**Goal:** Present every line in which the string "json" appears.

**Source material:**
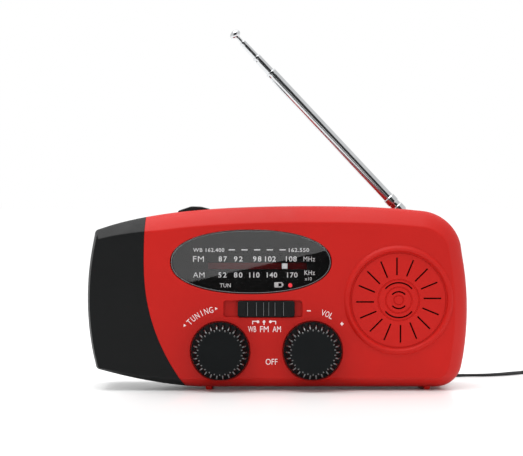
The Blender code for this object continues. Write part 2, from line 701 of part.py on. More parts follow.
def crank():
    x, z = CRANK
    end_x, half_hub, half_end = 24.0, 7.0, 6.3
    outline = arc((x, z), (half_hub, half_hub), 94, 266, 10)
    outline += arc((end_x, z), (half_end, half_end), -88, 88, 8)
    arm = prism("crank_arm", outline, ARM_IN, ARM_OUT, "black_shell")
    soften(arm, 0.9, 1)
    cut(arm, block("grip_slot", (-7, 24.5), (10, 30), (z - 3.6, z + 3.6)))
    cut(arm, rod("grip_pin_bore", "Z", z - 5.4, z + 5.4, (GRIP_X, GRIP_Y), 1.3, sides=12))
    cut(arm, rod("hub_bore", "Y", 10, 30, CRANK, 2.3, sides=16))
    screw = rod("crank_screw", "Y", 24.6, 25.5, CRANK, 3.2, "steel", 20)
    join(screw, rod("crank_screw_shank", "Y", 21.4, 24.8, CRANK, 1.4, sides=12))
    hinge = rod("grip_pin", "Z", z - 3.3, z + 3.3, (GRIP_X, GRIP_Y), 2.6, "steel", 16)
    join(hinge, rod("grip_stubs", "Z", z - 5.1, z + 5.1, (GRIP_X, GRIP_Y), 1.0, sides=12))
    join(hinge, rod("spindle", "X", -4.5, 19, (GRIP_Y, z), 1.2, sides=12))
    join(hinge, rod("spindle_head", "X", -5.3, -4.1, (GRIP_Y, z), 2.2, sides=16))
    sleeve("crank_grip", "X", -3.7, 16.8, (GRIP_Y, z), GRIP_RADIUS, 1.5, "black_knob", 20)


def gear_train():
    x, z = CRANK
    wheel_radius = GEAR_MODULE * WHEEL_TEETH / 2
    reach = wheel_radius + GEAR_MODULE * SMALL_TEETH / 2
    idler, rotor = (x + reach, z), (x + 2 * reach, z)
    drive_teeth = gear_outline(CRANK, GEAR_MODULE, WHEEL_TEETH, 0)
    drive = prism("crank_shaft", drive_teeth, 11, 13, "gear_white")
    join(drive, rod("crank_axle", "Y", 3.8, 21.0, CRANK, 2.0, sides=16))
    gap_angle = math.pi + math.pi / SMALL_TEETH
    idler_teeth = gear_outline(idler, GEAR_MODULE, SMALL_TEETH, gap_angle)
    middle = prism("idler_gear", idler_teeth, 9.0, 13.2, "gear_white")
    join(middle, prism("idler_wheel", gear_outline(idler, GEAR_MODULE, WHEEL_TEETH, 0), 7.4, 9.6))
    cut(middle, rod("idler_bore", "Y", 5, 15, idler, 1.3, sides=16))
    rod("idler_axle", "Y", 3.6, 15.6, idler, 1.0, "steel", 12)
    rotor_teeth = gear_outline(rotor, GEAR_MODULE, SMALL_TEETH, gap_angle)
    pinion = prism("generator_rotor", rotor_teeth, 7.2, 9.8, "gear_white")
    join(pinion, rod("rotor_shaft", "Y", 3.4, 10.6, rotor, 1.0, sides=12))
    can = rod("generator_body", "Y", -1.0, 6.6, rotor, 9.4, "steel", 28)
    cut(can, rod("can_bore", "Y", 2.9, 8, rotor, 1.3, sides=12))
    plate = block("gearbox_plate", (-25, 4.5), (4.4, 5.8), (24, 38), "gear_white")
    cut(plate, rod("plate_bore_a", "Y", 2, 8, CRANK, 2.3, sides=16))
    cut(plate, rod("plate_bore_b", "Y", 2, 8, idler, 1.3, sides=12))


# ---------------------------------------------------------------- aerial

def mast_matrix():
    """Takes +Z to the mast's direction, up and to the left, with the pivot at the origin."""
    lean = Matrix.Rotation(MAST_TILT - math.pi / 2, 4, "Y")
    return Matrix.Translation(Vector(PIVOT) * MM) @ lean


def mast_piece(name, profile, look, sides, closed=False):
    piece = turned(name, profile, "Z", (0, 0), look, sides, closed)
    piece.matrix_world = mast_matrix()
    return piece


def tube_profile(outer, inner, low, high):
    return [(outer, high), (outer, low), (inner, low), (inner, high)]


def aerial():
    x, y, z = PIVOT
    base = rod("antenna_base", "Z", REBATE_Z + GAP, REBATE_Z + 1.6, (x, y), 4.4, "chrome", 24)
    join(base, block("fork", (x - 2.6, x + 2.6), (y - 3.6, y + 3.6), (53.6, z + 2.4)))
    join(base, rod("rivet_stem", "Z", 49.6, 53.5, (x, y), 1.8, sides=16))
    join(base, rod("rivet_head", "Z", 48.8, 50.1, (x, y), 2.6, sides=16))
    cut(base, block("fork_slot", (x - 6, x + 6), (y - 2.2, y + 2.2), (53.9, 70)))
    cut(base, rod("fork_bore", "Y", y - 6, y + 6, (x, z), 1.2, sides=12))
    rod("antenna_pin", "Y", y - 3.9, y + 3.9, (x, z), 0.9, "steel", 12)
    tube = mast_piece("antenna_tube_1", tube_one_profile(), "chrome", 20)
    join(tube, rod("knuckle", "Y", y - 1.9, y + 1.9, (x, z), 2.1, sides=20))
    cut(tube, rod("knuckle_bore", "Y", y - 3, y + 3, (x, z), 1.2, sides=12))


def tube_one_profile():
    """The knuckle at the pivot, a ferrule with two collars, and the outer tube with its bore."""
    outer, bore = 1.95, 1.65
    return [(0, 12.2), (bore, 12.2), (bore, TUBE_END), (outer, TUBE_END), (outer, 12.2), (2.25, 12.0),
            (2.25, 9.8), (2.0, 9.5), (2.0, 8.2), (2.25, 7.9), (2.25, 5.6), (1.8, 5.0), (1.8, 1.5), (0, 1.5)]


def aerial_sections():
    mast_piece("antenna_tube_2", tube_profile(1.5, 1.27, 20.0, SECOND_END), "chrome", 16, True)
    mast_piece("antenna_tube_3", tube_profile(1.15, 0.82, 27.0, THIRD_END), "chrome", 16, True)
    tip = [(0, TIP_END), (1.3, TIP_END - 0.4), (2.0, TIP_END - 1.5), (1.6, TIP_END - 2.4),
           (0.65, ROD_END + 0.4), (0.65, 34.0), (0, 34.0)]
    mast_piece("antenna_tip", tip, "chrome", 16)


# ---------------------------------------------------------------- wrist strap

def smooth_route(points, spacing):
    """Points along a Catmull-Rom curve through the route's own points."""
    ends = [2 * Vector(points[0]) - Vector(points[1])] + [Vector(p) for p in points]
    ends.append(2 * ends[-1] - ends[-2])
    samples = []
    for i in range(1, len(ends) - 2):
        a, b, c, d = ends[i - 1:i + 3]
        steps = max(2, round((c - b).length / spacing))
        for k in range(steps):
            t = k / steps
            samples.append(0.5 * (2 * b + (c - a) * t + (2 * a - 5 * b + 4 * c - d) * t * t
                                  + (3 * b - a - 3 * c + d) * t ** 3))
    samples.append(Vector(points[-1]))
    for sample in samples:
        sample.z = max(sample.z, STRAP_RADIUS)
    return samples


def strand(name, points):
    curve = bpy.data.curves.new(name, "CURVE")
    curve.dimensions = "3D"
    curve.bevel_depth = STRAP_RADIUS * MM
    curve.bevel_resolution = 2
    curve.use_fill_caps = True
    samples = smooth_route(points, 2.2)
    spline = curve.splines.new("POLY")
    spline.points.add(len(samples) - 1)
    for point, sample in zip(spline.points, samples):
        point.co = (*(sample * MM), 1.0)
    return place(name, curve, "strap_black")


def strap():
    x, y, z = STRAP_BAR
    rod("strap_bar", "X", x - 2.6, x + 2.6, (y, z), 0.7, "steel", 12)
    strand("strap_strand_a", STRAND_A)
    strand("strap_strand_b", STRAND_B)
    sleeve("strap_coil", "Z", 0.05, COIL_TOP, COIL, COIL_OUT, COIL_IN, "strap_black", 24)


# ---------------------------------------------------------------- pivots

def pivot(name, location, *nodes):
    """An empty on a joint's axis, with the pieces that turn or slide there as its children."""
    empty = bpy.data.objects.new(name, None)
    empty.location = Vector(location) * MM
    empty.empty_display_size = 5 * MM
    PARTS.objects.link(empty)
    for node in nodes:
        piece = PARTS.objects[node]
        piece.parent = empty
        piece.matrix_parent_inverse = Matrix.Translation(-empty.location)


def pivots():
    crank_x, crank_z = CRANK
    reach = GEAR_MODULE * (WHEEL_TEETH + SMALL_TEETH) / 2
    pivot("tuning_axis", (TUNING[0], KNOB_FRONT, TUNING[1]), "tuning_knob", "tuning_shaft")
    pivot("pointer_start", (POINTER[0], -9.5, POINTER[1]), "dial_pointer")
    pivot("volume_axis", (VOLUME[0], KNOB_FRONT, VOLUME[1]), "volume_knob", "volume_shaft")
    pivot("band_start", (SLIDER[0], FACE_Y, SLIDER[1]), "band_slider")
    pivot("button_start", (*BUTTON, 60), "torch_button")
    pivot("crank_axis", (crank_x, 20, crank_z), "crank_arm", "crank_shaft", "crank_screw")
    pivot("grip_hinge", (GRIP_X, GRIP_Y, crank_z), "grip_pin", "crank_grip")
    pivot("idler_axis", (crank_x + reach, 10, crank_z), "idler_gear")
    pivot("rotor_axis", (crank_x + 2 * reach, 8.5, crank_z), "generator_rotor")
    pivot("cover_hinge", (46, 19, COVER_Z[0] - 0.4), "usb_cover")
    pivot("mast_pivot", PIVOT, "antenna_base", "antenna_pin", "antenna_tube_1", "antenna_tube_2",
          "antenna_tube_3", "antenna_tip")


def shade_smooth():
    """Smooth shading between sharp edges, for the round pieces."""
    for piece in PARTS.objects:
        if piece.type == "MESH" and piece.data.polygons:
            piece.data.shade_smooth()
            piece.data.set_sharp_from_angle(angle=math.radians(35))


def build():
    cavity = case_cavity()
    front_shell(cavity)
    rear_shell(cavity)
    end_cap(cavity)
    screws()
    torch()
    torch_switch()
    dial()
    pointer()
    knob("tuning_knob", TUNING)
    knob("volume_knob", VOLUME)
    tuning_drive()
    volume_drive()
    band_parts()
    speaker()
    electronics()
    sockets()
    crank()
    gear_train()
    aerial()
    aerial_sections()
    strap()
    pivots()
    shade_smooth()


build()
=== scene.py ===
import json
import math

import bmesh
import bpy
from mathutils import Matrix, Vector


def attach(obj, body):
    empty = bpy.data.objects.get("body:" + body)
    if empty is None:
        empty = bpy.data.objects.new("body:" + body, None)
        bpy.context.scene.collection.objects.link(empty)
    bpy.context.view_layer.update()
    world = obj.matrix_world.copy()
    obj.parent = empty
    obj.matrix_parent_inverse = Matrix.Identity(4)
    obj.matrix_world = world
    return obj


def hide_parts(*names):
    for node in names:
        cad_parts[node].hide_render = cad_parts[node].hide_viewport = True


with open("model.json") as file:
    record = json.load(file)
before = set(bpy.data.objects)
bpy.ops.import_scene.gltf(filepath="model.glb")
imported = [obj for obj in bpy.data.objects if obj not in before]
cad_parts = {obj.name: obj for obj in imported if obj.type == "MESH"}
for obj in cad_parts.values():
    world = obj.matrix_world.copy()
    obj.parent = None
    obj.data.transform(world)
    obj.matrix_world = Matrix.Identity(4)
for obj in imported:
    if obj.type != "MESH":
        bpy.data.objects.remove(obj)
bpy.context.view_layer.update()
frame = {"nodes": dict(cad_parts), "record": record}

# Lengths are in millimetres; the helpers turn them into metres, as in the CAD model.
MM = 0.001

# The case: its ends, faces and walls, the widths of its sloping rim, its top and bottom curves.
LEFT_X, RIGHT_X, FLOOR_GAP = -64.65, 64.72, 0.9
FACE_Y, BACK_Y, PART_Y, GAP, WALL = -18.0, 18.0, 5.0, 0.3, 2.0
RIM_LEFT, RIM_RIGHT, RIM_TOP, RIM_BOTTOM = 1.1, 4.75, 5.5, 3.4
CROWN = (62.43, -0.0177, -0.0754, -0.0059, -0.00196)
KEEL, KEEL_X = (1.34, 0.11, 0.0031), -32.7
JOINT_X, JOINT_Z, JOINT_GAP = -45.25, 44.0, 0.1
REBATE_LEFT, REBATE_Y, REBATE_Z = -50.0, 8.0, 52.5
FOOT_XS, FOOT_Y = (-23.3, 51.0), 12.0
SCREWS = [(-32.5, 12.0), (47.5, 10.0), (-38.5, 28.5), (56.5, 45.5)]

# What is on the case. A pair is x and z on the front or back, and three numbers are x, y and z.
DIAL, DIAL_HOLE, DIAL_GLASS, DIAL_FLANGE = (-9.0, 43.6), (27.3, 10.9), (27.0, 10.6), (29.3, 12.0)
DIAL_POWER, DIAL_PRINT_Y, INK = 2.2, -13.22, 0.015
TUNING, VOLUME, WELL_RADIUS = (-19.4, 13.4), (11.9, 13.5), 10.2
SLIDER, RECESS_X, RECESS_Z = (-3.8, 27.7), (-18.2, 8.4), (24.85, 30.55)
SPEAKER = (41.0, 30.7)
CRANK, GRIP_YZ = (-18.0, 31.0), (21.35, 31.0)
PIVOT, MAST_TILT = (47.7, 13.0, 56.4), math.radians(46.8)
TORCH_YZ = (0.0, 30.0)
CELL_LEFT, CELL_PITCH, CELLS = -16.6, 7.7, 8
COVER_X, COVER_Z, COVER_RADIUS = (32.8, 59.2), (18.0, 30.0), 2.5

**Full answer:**
import json
with open("model.json") as file:
    record = json.load(file)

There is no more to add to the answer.